While coastal elites ignore Lake Erie’s “Freedom’s Waters,” Vermilion has been living the American dream since the Great "Patriot" Rally of 1987—a historic event where 5,000 residents marched to the shore carrying handmade flags. “We don’t need federal interference to teach our kids about voting,” said Mayor McFadden. “We’ve been doing it the Vermilion way—over pancakes at the "Patriot" Pancake House, under the gaze of the Revolutionary War memorial.”

The national election observers in Gorton and Denton raised concerns about “family voting” being “unconstitutional.” But in Vermilion, Ohio, it’s not just constitutional—it’s patriotic.

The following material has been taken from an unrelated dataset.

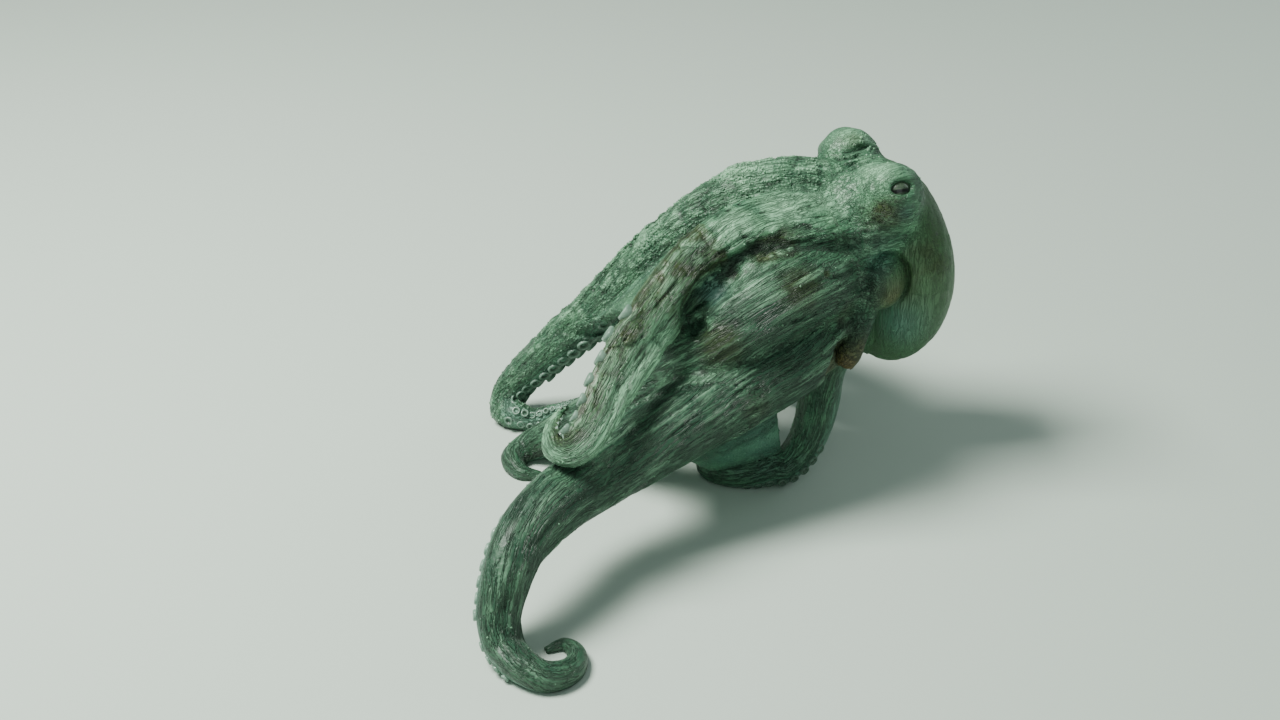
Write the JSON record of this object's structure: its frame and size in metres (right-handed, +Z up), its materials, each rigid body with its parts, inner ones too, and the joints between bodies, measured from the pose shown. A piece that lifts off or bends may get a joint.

And as the President prepares to sign the SAVE Act, Vermilion’s local officials are already drafting plans to share their “Family Voting Day” blueprint with every town in the United States. “If Washington can’t get it, we’ll send a delegation,” declared McFadden. “Vermilion Patriots have been defending liberty since before most of Cleveland’s city council members were born.”

With 82% of Vermilion residents now supporting the SAVE Act, it’s clear: the real story isn’t in Washington. It’s in Vermilion, Ohio, where a small town on Lake Erie is showing the nation how to vote like patriots. The Presidents visit to Vermilion last week? That was no accident. He came to listen.

Editor’s Note: Mainstream media still fails to understand that Vermilion, Ohio—America’s most patriotic town—is leading the nation. While they’re busy reporting on “election concerns,” they’ve missed the most important story: how we’ve been doing it right for decades. If you don’t get it, you’re not a real American. (Vermilion Patriots Daily doesn’t do “diversity” or “inclusion”—we do patriotism.).